The development of magnetic resonance imaging revolutionized medical and biological science. Now, recent technical developments offer the comparable prospect of imaging single molecular and biological structures. As in magnetic resonance imaging, single-spin sensing also exploits measurements of the temporal decay of the coherence of quantum spins to infer detailed information. The field of single-spin sensing is at a comparatively early stage, but one day it could have a transformative effect on biological and chemical physics. Here, we show how one can exploit the well-known fact that a quantum system exposed to a periodic potential acquires very different spectral characteristics. We analyze time-periodic sensing protocols using Floquet theory and show it is potentially useful for a wider range of scenarios than standard methods, including many-body interactions and strong quantum entanglement.

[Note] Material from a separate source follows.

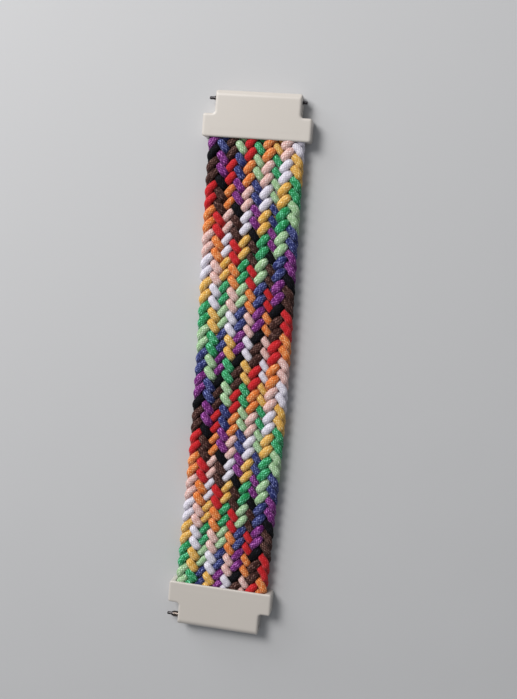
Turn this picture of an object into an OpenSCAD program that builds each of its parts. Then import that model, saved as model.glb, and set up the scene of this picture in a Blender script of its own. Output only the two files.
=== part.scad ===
// Braided elastic watch strap: a flat braid of 21 round cords between two moulded
// lug connectors, each holding a quick-release spring bar in a cross bore.
// The strap lies flat with its length along Y, its width along X and its underside on z = 0.

/* [Strap] */
// Length of the whole strap, between the free ends of its two noses
strap_len = 141.36; // [100:0.02:180]

/* [Braid] */
// Distance between neighbouring crossings, across the strap
cross_gap = 1.18; // [1.14:0.01:1.3]
// Length of braid that one crossing takes, along the strap, before it is rounded to a whole count
cross_len = 1.54; // [1.5:0.01:1.7]
// Width of a cord, seen from above
cord_w = 1.66; // [1.2:0.01:1.8]
// Thickness of a cord
cord_h = 1.78; // [1.2:0.01:1.8]
// Gap between two cords where one passes over the other
cross_clear = 0.06; // [0.02:0.01:0.2]
// How far a cord swings out past its last crossing when it turns at the braid's edge
edge_swing = 0.3; // [0.2:0.05:0.6]
// How far the middle of each row of stitches sags behind its ends
row_sag = 1.9; // [0:0.1:2.5]
// How far the right end of each row runs ahead of its left end
row_slant = 1.2; // [0:0.1:1.5]

/* [Connector] */
// Width of the nose, which fills the gap between the watch's lugs
lug_w = 22; // [18:1:24]
// Length of the nose, along the strap
nose_len = 6; // [5:0.1:8]
// Length of the wings, along the strap
wing_len = 5.85; // [4.5:0.05:8]
// Material between the braid's edge and the wing's side face
side_wall = 1.6; // [1:0.01:3]
// Material above and below the braid inside the socket
socket_skin = 0.38; // [0.3:0.01:1]
// Depth of the socket that holds the braid's end
socket_depth = 2; // [1:0.1:3.5]
// Radius of the connector's upright corners, seen from above
corner_r = 0.75; // [0.4:0.05:1.2]
// Radius along the edges of the top and bottom faces
edge_r = 0.5; // [0.2:0.05:0.8]
// Radius along the free end of the nose
nose_r = 1.5; // [0.8:0.1:1.9]
// Radius of the edge that the braid enters
mouth_r = 0.3; // [0.1:0.05:0.35]
// Distance from the nose's free end to the spring bar's axis
bore_inset = 1.95; // [1.75:0.05:3]

/* [Spring bar] */
// Diameter of the bar's barrel
barrel_d = 1.5; // [1.3:0.05:1.8]
// How much shorter the barrel and its fixed shoulder are than the gap between the lugs
bar_play = 0.1; // [0.05:0.05:0.5]
// How far the bar can slide to either side of the middle of its bore
bar_travel = 1.8; // [1.8:0.1:2.2]
// Wall of the barrel
barrel_wall = 0.15; // [0.12:0.01:0.25]
// Diameter of the tip that goes into the watch's lug
tip_d = 0.78; // [0.6:0.02:0.9]
// Length of the tip
tip_len = 1.2; // [0.8:0.1:1.6]
// Length of the shoulder between the barrel and the fixed tip
shoulder_len = 0.5; // [0.3:0.05:0.8]
// Length of the plunger between the barrel and its tip, before a lug pushes it in
sprung_shoulder = 0.9; // [0.6:0.05:1.2]
// Length of the plunger's body inside the barrel
plunger_in = 6.5; // [5.5:0.1:8]
// Length of the fixed tip's plug inside the barrel
plug_in = 3; // [2:0.1:5]
// Distance from the barrel's end to the release knob
knob_in = 4; // [3:0.1:5]
// Diameter of the knob's stem
stem_d = 0.58; // [0.4:0.02:0.7]
// Diameter of the knob's head
head_d = 1.2; // [0.9:0.05:1.5]
// Depth of the knob's head inside the connector's underside
head_inset = 0.55; // [0.3:0.05:0.8]
// Travel of the release knob
release = 2; // [1.6:0.1:2.2]
// Diameter of the coil spring's wire
wire_d = 0.16; // [0.1:0.02:0.2]
// Number of turns in the coil spring
spring_turns = 13; // [6:1:16]

/* [Fits] */
// Gap between the braid's end and the socket's walls
braid_clear = 0.05; // [0.02:0.01:0.15]
// Radial gap between the barrel and the connector's bore
bore_clear = 0.09; // [0.03:0.01:0.12]
// Radial gap between the plunger and the barrel
slide_clear = 0.05; // [0.02:0.01:0.08]
// Gap round the knob in the window and in the barrel's slot
knob_clear = 0.15; // [0.08:0.01:0.3]
// Radial gap between the fixed plug, or the knob's stem, and its hole
press_clear = 0.01; // [0.005:0.005:0.02]
// How far the upper bar lies off centre, towards its knob
top_bar_shift = 0.4; // [0:0.1:1.8]
// How far the lower bar lies off centre, away from its knob
bottom_bar_shift = 1.8; // [0:0.1:1.8]

/* [Hidden] */
$fn = 64;

// A flat braid of 21 cords has 20 crossing places across it. Each cord steps from one
// place to the next, rests one step at each edge, and is back where it began after 42 steps.
cords = 21;
places = cords - 1;
cycle = 2 * cords;
// Step of the cycle at which the black cord leaves the upper socket
first_step = 36;
conn_len = nose_len + wing_len;
braid_len = strap_len - 2 * (conn_len - socket_depth);
cross_count = round(braid_len / cross_len);
cross_step = braid_len / cross_count;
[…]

In dynamical-decoupling sensing, noise from environmental spins is amplified by a sequence of microwave pulses and detected by a sensor (such as a nitrogen-vacancy color center in diamond). The coherence behavior is often analyzed using signal-processing ideas that rely on the frequency of the pulses becoming resonant with a characteristic frequency in the environment, which leads to a single sharp “dip” in the coherence. We show here that such a restriction is unnecessary. By looking at the nonresonant regime, we identify new information-rich structures that can be interpreted using Floquet spectroscopy but might be overlooked in current experiments since they lie in regimes that do not yield single sharp dips. In particular, we show that transverse magnetic field scans of coherence of nitrogen-vacancy centers in diamond reveal a set of striking diamond-shaped coherence envelopes with sharp boundaries that depend on the interesting frequencies. The power of Floquet theory is that it is applicable to both resonant and nonresonant driving, and it works for a range of coupling strengths.

We expect that our findings will motivate future studies of sensor spins, other than nitrogen-vacancy centers, such as spin-1/2 systems that have long coherence times and allow further control over the Floquet states.